> _EXTRACTED RECORDS_
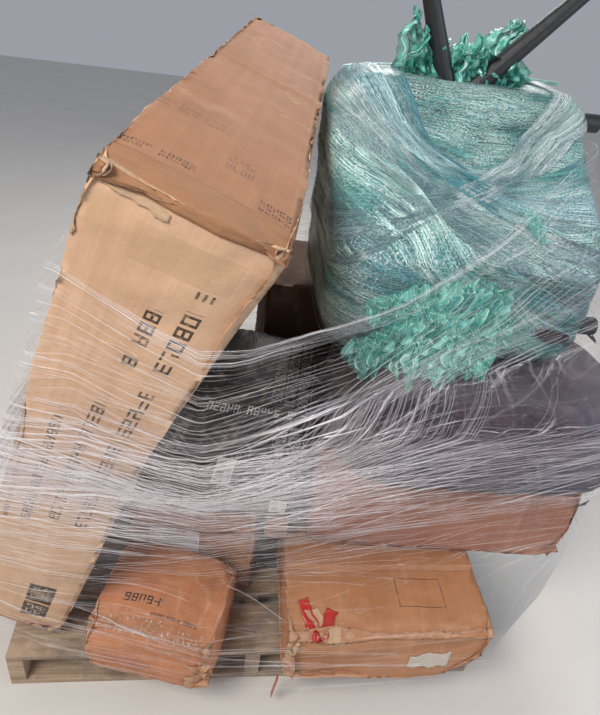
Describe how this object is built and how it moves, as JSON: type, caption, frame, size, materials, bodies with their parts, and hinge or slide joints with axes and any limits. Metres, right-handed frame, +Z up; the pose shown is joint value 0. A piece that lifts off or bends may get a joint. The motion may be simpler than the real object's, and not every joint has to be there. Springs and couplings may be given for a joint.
{
  "type": "shrink wrapped pallet load",
  "caption": "Mixed load of crushed cartons, a soft bundle and film wrapped furniture on a wooden pallet, bound with clear stretch film.",
  "frame": {"origin": "middle of the pallet's underside, on the middle bottom board", "axes": "+X to the right along the pallet's front edge, +Y away from the viewer along the stringers, +Z up"},
  "size_m": [1.614, 1.4471, 1.6768],
  "materials": {
    "pallet_wood": "rough sawn, dusty",
    "carton_tan": "matte corrugated board",
    "carton_brown": "matte corrugated board, scuffed and creased",
    "carton_pinkish": "matte corrugated board",
    "carton_plain": "matte corrugated board",
    "carton_black": "printed board, slight sheen",
    "kraft_tape": "kraft paper tape",
    "clear_tape": "clear packing tape",
    "white_label": "matte printed label",
    "pouch_film": "crinkled clear pouch with a sheet inside",
    "red_tape": "glossy tape",
    "bundle_fabric": "dark woven cover",
    "furniture_cover": "dark upholstery",
    "furniture_black": "black, film covered",
    "teal_film": "stretched tinted film",
    "clear_film": "stretched clear film"
  },
  "bodies": {
    "root": {"back_core": "carton_plain", "black_carton": "carton_black", "black_carton_label_1": "white_label", "black_carton_label_2": "white_label", "bottom_board_1": "pallet_wood", "bottom_board_2": "pallet_wood", "bottom_board_3": "pallet_wood", "bottom_board_4": "pallet_wood", "bottom_board_5": "pallet_wood", "clear_wrap": "clear_film", "dark_bundle": "bundle_fabric", "deck_board_1": "pallet_wood", "deck_board_2": "pallet_wood", "deck_board_3": "pallet_wood", "deck_board_4": "pallet_wood", "deck_board_5": "pallet_wood", "deck_board_6": "pallet_wood", "deck_board_7": "pallet_wood", "front_carton": "carton_brown", "front_carton_label": "white_label", "furniture_body": "furniture_cover", "furniture_foot_low": "furniture_black", "furniture_foot_top": "furniture_black", "furniture_leg_left": "furniture_black", "furniture_leg_right": "furniture_black", "inner_core": "carton_plain", "long_carton": "carton_pinkish", "narrow_carton": "carton_pinkish", "packing_pouch": "pouch_film", "pouch_carton": "carton_brown", "rear_carton": "carton_plain", "red_tape": "red_tape", "red_tape_tail": "red_tape", "small_carton": "carton_brown", "small_carton_tape": "clear_tape", "stringer_1": "pallet_wood", "stringer_2": "pallet_wood", "stringer_3": "pallet_wood", "tall_carton": "carton_tan", "tall_carton_tape": "kraft_tape", "teal_wrap": "teal_film"}
  },
  "joints": []
}
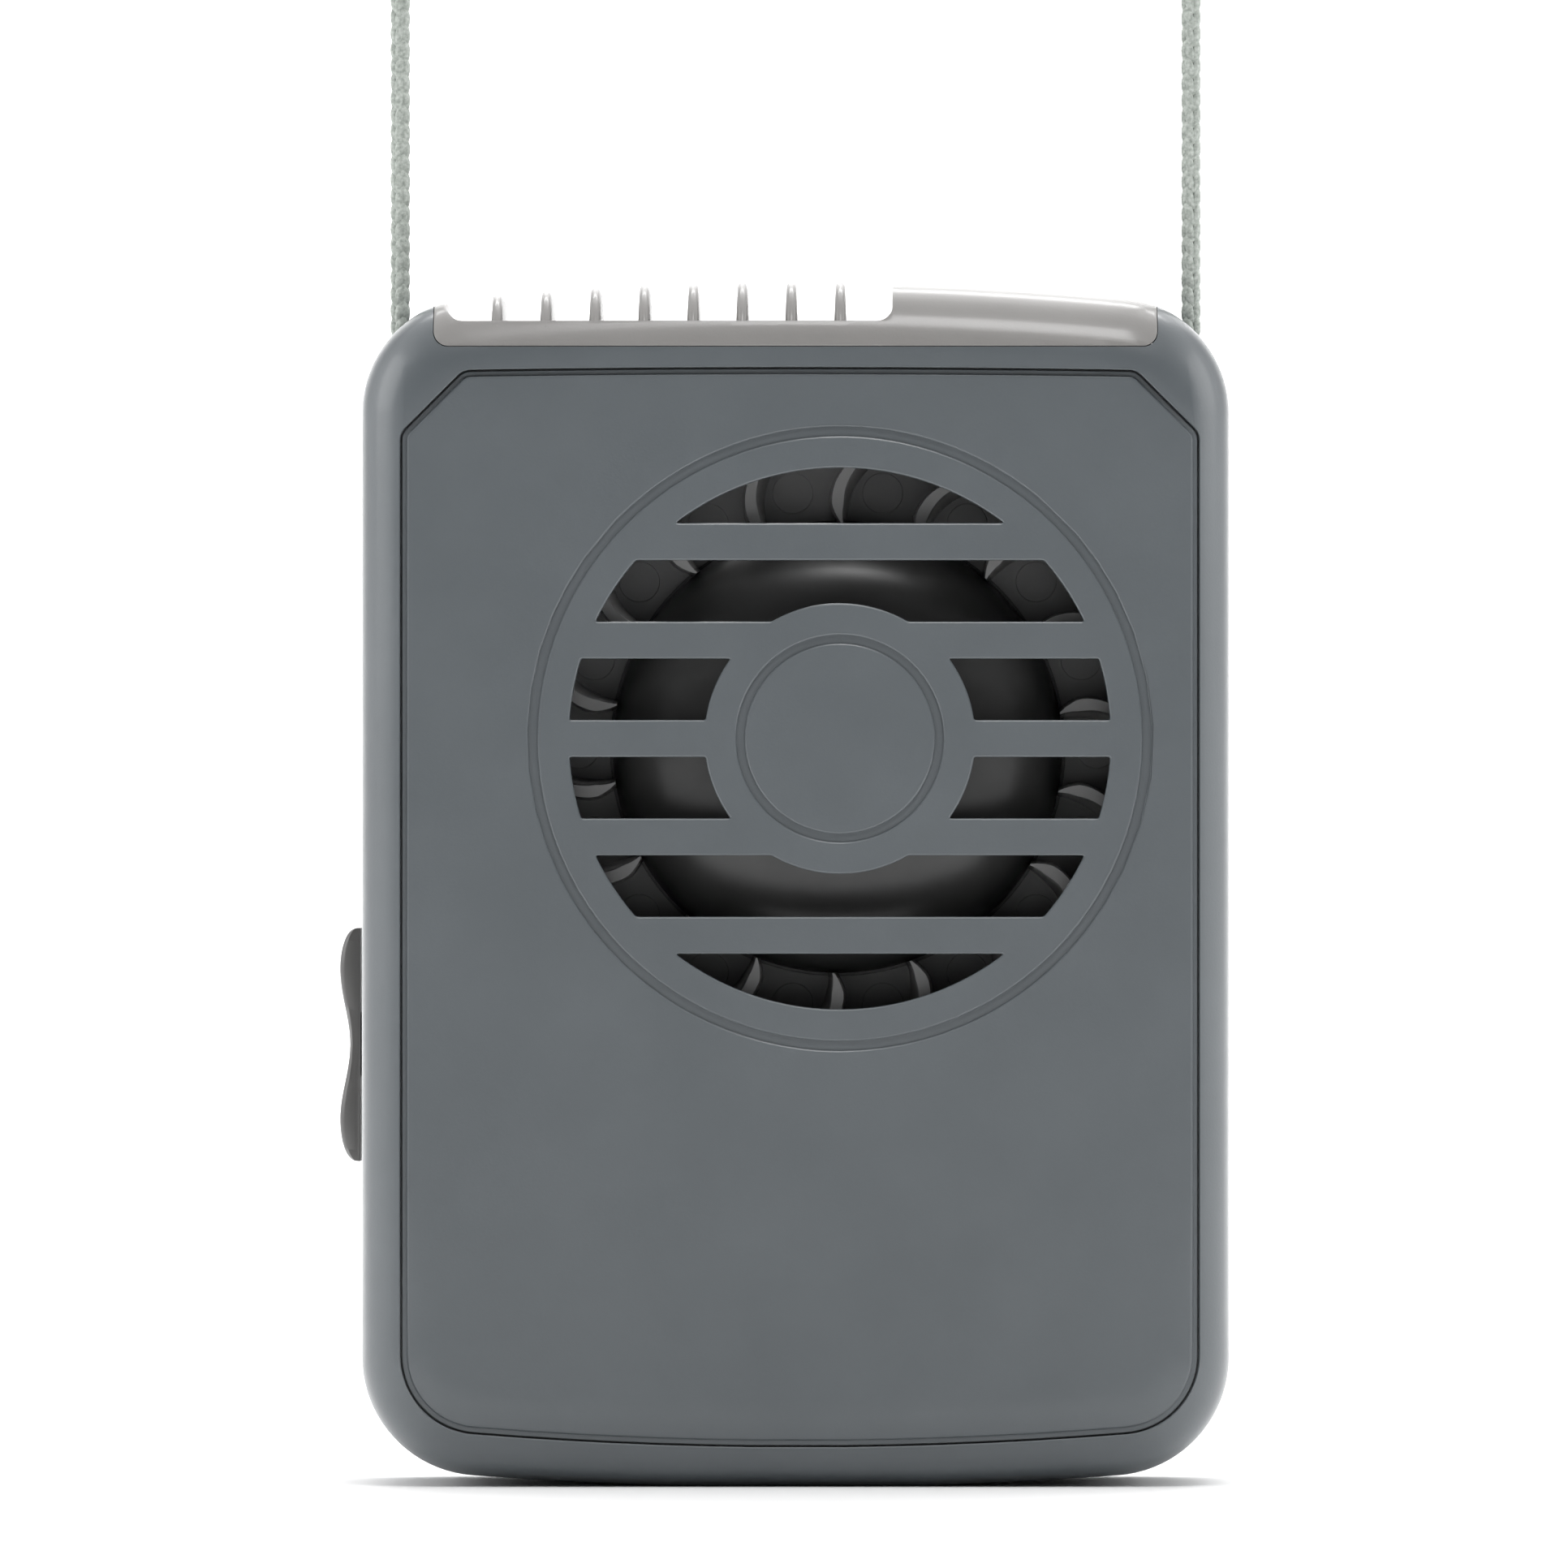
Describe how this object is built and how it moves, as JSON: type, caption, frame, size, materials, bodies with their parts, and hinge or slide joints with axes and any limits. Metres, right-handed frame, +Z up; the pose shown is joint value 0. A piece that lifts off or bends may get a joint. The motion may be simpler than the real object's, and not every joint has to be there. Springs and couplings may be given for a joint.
{
  "type": "necklace fan",
  "caption": "Slim battery blower worn on a neck cord: slotted round inlet in front, finned outlet on top, slide switch on the side and a battery door behind.",
  "frame": {"origin": "middle of the flat sole that it stands on", "axes": "+Z up, -Y out of the grille, +X to the right of someone who faces the grille"},
  "size_m": [0.0845, 0.0365, 0.1535],
  "materials": {
    "body_abs": "satin, spark-eroded texture",
    "vent_abs": "satin, spark-eroded texture",
    "knob_abs": "satin",
    "impeller_abs": "smooth moulded",
    "inner_abs": "plain moulded",
    "clasp_abs": "satin",
    "zinc_steel": "zinc plated",
    "nickel_steel": "nickel plated",
    "bronze": "sintered",
    "copper": "enamelled winding",
    "ferrite": "pressed and sintered",
    "white_nylon": "moulded",
    "black_nylon": "moulded",
    "cell_sleeve": "heat-shrunk sleeve",
    "resistor_lacquer": "lacquered",
    "red_pvc": "extruded insulation",
    "black_pvc": "extruded insulation",
    "cord_braid": "knitted polyester"
  },
  "bodies": {
    "root": {"front_shell": "body_abs", "rear_shell": "body_abs", "front_panel": "body_abs", "outlet_vent": "vent_abs", "scroll_housing": "inner_abs", "battery_tray": "inner_abs", "motor_can": "zinc_steel", "switch_body": "zinc_steel", "shell_screw_1": "zinc_steel", "shell_screw_2": "zinc_steel", "shell_screw_3": "zinc_steel", "shell_screw_4": "zinc_steel", "motor_bushing": "bronze", "motor_end_cap": "white_nylon", "motor_magnet_left": "ferrite", "motor_magnet_right": "ferrite", "motor_terminal_positive": "nickel_steel", "motor_terminal_negative": "nickel_steel", "battery_upper": "cell_sleeve", "battery_lower": "cell_sleeve", "contact_positive": "nickel_steel", "contact_negative": "nickel_steel", "contact_bridge": "nickel_steel", "contact_spring_lower": "nickel_steel", "contact_spring_upper": "nickel_steel", "switch_pin_1": "nickel_steel", "switch_pin_2": "nickel_steel", "switch_pin_3": "nickel_steel", "speed_resistor": "resistor_lacquer", "wire_battery_positive": "red_pvc", "wire_motor_feed": "red_pvc", "wire_battery_negative": "black_pvc", "cord_left": "cord_braid", "cord_right": "cord_braid", "cord_knot_left": "cord_braid", "cord_knot_right": "cord_braid", "clasp_socket": "clasp_abs", "clasp_plug": "clasp_abs"},
    "rotor": {"impeller": "impeller_abs", "motor_shaft": "zinc_steel", "motor_armature": "copper"},
    "slider": {"switch_knob": "knob_abs", "switch_lever": "black_nylon"},
    "door": {"battery_door": "body_abs"}
  },
  "joints": [
    {"name": "impeller_spin", "type": "hinge", "parent": "root", "child": "rotor", "pos_m": [0.004, 0, 0.0699], "axis": [0, 1, 0], "continuous": true},
    {"name": "switch_slide", "type": "slide", "parent": "root", "child": "slider", "axis": [0, 0, 1], "range_m": [0, 0.004]},
    {"name": "battery_door_hinge", "type": "hinge", "parent": "root", "child": "door", "pos_m": [0, 0.0184, 0.0076], "axis": [-1, 0, 0], "range_deg": [0, 95]}
  ]
}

> _GOAL OF THE EXERCISE_
Quote all of the entries verbatim.

> _RESPONSE_
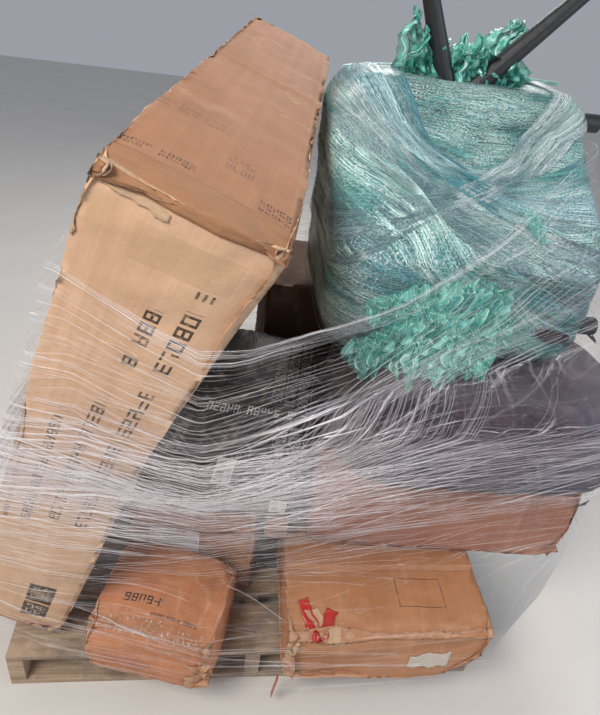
Describe how this object is built and how it moves, as JSON: type, caption, frame, size, materials, bodies with their parts, and hinge or slide joints with axes and any limits. Metres, right-handed frame, +Z up; the pose shown is joint value 0. A piece that lifts off or bends may get a joint. The motion may be simpler than the real object's, and not every joint has to be there. Springs and couplings may be given for a joint.
{
  "type": "shrink wrapped pallet load",
  "caption": "Mixed load of crushed cartons, a soft bundle and film wrapped furniture on a wooden pallet, bound with clear stretch film.",
  "frame": {"origin": "middle of the pallet's underside, on the middle bottom board", "axes": "+X to the right along the pallet's front edge, +Y away from the viewer along the stringers, +Z up"},
  "size_m": [1.614, 1.4471, 1.6768],
  "materials": {
    "pallet_wood": "rough sawn, dusty",
    "carton_tan": "matte corrugated board",
    "carton_brown": "matte corrugated board, scuffed and creased",
    "carton_pinkish": "matte corrugated board",
    "carton_plain": "matte corrugated board",
    "carton_black": "printed board, slight sheen",
    "kraft_tape": "kraft paper tape",
    "clear_tape": "clear packing tape",
    "white_label": "matte printed label",
    "pouch_film": "crinkled clear pouch with a sheet inside",
    "red_tape": "glossy tape",
    "bundle_fabric": "dark woven cover",
    "furniture_cover": "dark upholstery",
    "furniture_black": "black, film covered",
    "teal_film": "stretched tinted film",
    "clear_film": "stretched clear film"
  },
  "bodies": {
    "root": {"back_core": "carton_plain", "black_carton": "carton_black", "black_carton_label_1": "white_label", "black_carton_label_2": "white_label", "bottom_board_1": "pallet_wood", "bottom_board_2": "pallet_wood", "bottom_board_3": "pallet_wood", "bottom_board_4": "pallet_wood", "bottom_board_5": "pallet_wood", "clear_wrap": "clear_film", "dark_bundle": "bundle_fabric", "deck_board_1": "pallet_wood", "deck_board_2": "pallet_wood", "deck_board_3": "pallet_wood", "deck_board_4": "pallet_wood", "deck_board_5": "pallet_wood", "deck_board_6": "pallet_wood", "deck_board_7": "pallet_wood", "front_carton": "carton_brown", "front_carton_label": "white_label", "furniture_body": "furniture_cover", "furniture_foot_low": "furniture_black", "furniture_foot_top": "furniture_black", "furniture_leg_left": "furniture_black", "furniture_leg_right": "furniture_black", "inner_core": "carton_plain", "long_carton": "carton_pinkish", "narrow_carton": "carton_pinkish", "packing_pouch": "pouch_film", "pouch_carton": "carton_brown", "rear_carton": "carton_plain", "red_tape": "red_tape", "red_tape_tail": "red_tape", "small_carton": "carton_brown", "small_carton_tape": "clear_tape", "stringer_1": "pallet_wood", "stringer_2": "pallet_wood", "stringer_3": "pallet_wood", "tall_carton": "carton_tan", "tall_carton_tape": "kraft_tape", "teal_wrap": "teal_film"}
  },
  "joints": []
}
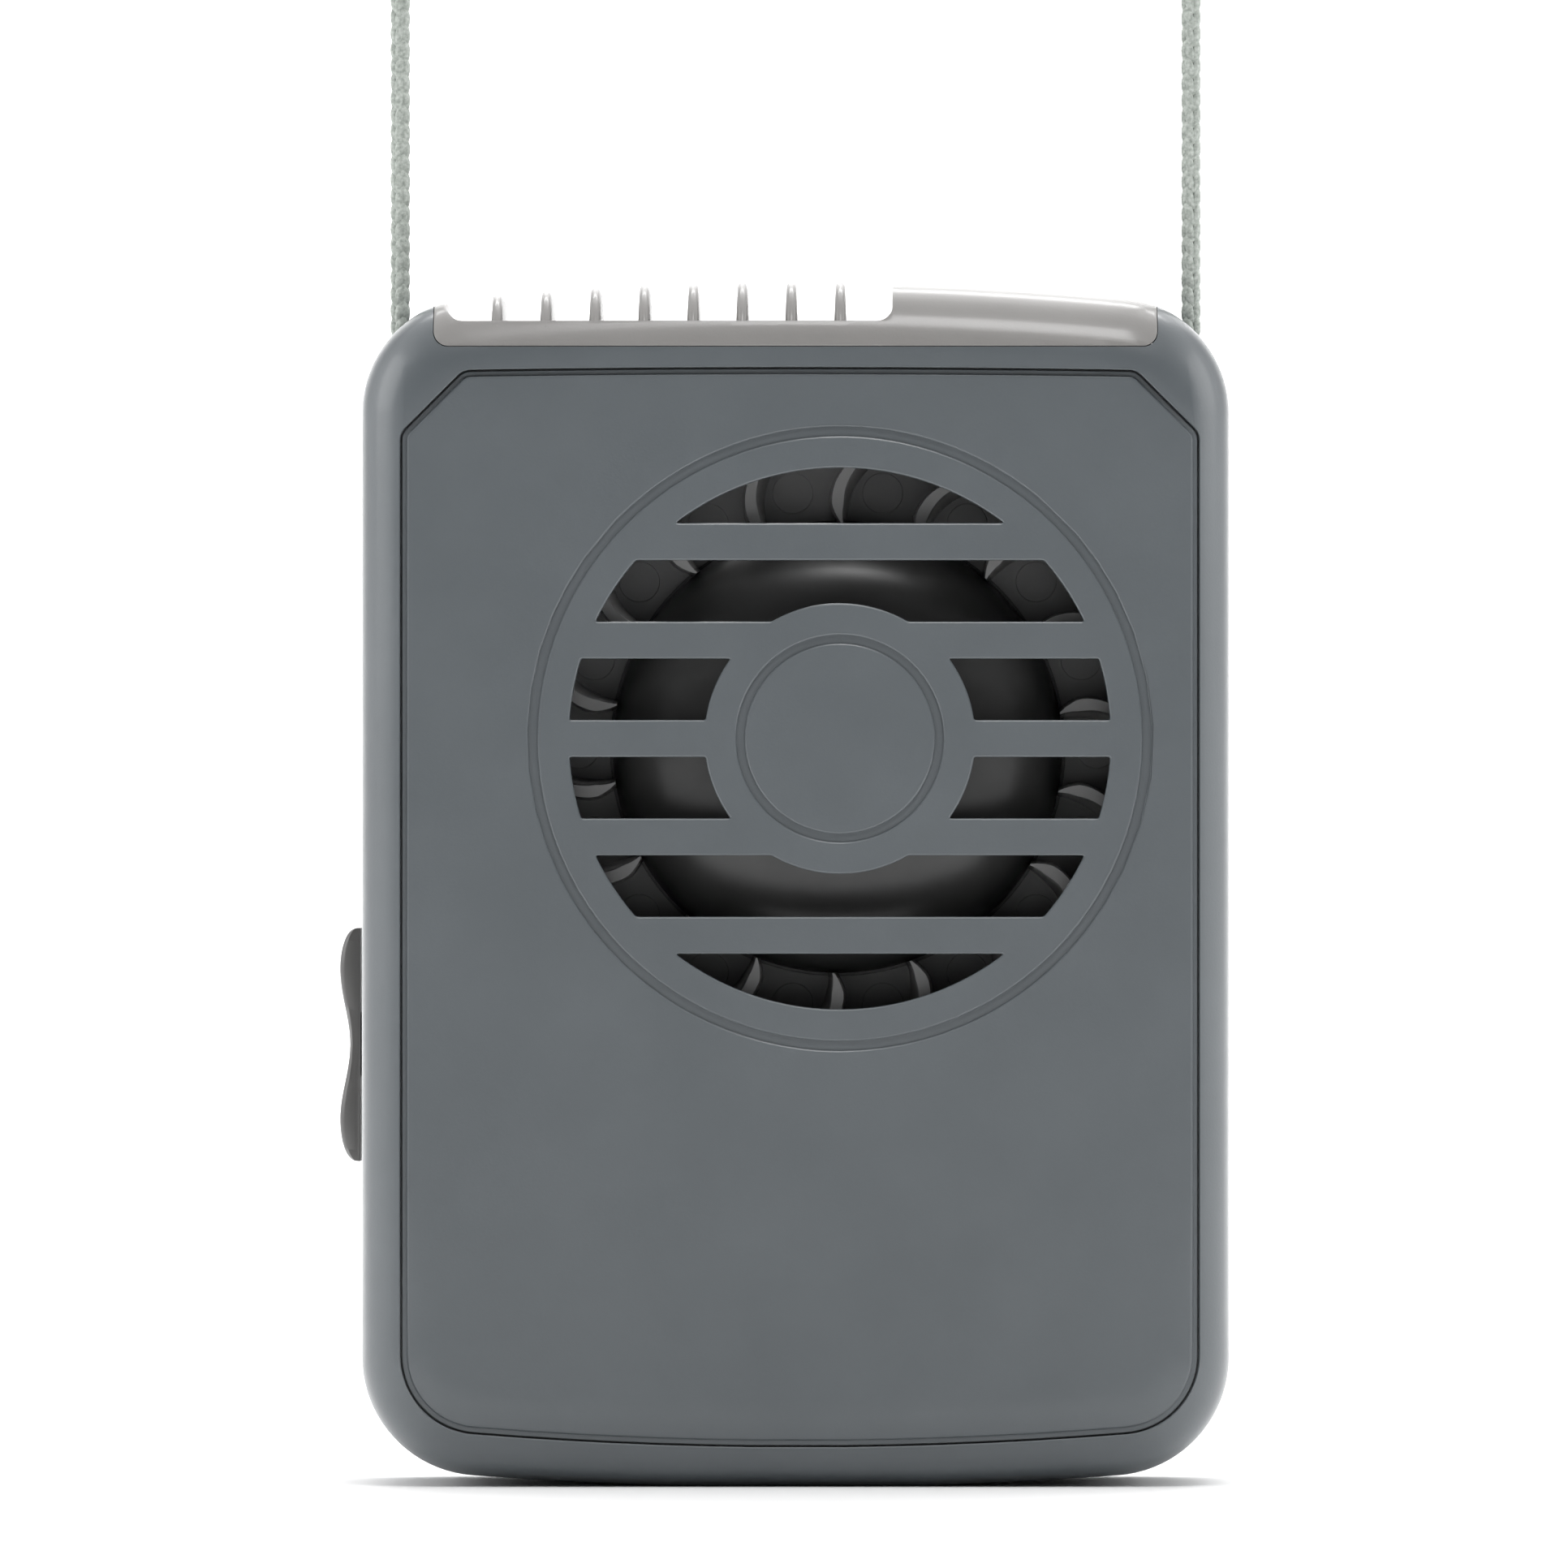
Describe how this object is built and how it moves, as JSON: type, caption, frame, size, materials, bodies with their parts, and hinge or slide joints with axes and any limits. Metres, right-handed frame, +Z up; the pose shown is joint value 0. A piece that lifts off or bends may get a joint. The motion may be simpler than the real object's, and not every joint has to be there. Springs and couplings may be given for a joint.
{
  "type": "necklace fan",
  "caption": "Slim battery blower worn on a neck cord: slotted round inlet in front, finned outlet on top, slide switch on the side and a battery door behind.",
  "frame": {"origin": "middle of the flat sole that it stands on", "axes": "+Z up, -Y out of the grille, +X to the right of someone who faces the grille"},
  "size_m": [0.0845, 0.0365, 0.1535],
  "materials": {
    "body_abs": "satin, spark-eroded texture",
    "vent_abs": "satin, spark-eroded texture",
    "knob_abs": "satin",
    "impeller_abs": "smooth moulded",
    "inner_abs": "plain moulded",
    "clasp_abs": "satin",
    "zinc_steel": "zinc plated",
    "nickel_steel": "nickel plated",
    "bronze": "sintered",
    "copper": "enamelled winding",
    "ferrite": "pressed and sintered",
    "white_nylon": "moulded",
    "black_nylon": "moulded",
    "cell_sleeve": "heat-shrunk sleeve",
    "resistor_lacquer": "lacquered",
    "red_pvc": "extruded insulation",
    "black_pvc": "extruded insulation",
    "cord_braid": "knitted polyester"
  },
  "bodies": {
    "root": {"front_shell": "body_abs", "rear_shell": "body_abs", "front_panel": "body_abs", "outlet_vent": "vent_abs", "scroll_housing": "inner_abs", "battery_tray": "inner_abs", "motor_can": "zinc_steel", "switch_body": "zinc_steel", "shell_screw_1": "zinc_steel", "shell_screw_2": "zinc_steel", "shell_screw_3": "zinc_steel", "shell_screw_4": "zinc_steel", "motor_bushing": "bronze", "motor_end_cap": "white_nylon", "motor_magnet_left": "ferrite", "motor_magnet_right": "ferrite", "motor_terminal_positive": "nickel_steel", "motor_terminal_negative": "nickel_steel", "battery_upper": "cell_sleeve", "battery_lower": "cell_sleeve", "contact_positive": "nickel_steel", "contact_negative": "nickel_steel", "contact_bridge": "nickel_steel", "contact_spring_lower": "nickel_steel", "contact_spring_upper": "nickel_steel", "switch_pin_1": "nickel_steel", "switch_pin_2": "nickel_steel", "switch_pin_3": "nickel_steel", "speed_resistor": "resistor_lacquer", "wire_battery_positive": "red_pvc", "wire_motor_feed": "red_pvc", "wire_battery_negative": "black_pvc", "cord_left": "cord_braid", "cord_right": "cord_braid", "cord_knot_left": "cord_braid", "cord_knot_right": "cord_braid", "clasp_socket": "clasp_abs", "clasp_plug": "clasp_abs"},
    "rotor": {"impeller": "impeller_abs", "motor_shaft": "zinc_steel", "motor_armature": "copper"},
    "slider": {"switch_knob": "knob_abs", "switch_lever": "black_nylon"},
    "door": {"battery_door": "body_abs"}
  },
  "joints": [
    {"name": "impeller_spin", "type": "hinge", "parent": "root", "child": "rotor", "pos_m": [0.004, 0, 0.0699], "axis": [0, 1, 0], "continuous": true},
    {"name": "switch_slide", "type": "slide", "parent": "root", "child": "slider", "axis": [0, 0, 1], "range_m": [0, 0.004]},
    {"name": "battery_door_hinge", "type": "hinge", "parent": "root", "child": "door", "pos_m": [0, 0.0184, 0.0076], "axis": [-1, 0, 0], "range_deg": [0, 95]}
  ]
}